GR 1587; (April, 1904) (CRITIQUE)
__________________________________________________________________
THE AI-ASSISTED CRITIQUE
The Court’s reliance on witness testimony to establish the defendant’s membership in an armed band under Brigandage Act No. 518 is procedurally sound, as the law defined bandolerismo broadly and did not require proof of a specific overt act of robbery by the accused. However, the opinion’s factual synthesis is critically deficient. It merges distinct testimonies describing different band compositions (50, 70, or 100 men), different leadership structures (Julian Santos alone; Santos with Faustino Guillermo; Guillermo with General San Miguel), and different geographic scopes (Bulacan, Rizal, Caloocan) into a single, monolithic conclusion without resolving these inconsistencies. This conflation violates the principle of Falsus in Uno, Falsus in Omnibus, as the court failed to assess the credibility of witnesses whose accounts conflicted on fundamental details of the band’s nature and operations, which are central elements of the charged crime.
The decision demonstrates a troubling conflation of association with criminal liability, reflecting the statute’s draconian purpose to suppress insurgency. The evidence primarily shows the defendant was “seen” with leaders and “consulting” with them, which the court treats as sufficient for a 24-year sentence. This establishes a low threshold for guilt based on presence and association rather than direct participation in a predicate act of robbery or violence. While the law’s intent was to combat organized lawlessness, the application here risks criminalizing mere sympathy or coerced proximity to insurgent groups without clear proof of active, willing membership in the band’s criminal enterprises, a potential overreach that blurs the line between mere membership and active perpetration.

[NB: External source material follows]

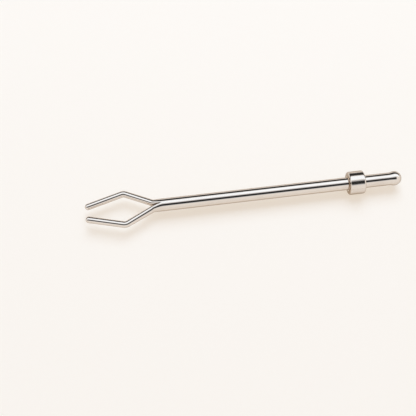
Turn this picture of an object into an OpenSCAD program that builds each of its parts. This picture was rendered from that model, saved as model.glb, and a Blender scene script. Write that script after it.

The Court’s dismissal of the defense evidence is perfunctory and highlights the overwhelming prosecutorial advantage under the Brigandage Act. The defense witnesses, themselves admitted former band members, provided exculpatory testimony, but the court summarily notes they “had not seen the defendant in such band” without analyzing why their negative testimony was less credible than the prosecution’s positive identification. This imbalance underscores the era’s judicial posture, where the state’s interest in pacification likely influenced the standard of proof. The affirmation of the severe 24-year sentence, without discussion of proportionality or the defendant’s specific role, illustrates the period’s harsh penal philosophy, treating bandolerismo as a grave threat to public order warranting maximum penalties upon a finding of association, with little room for mitigating circumstances.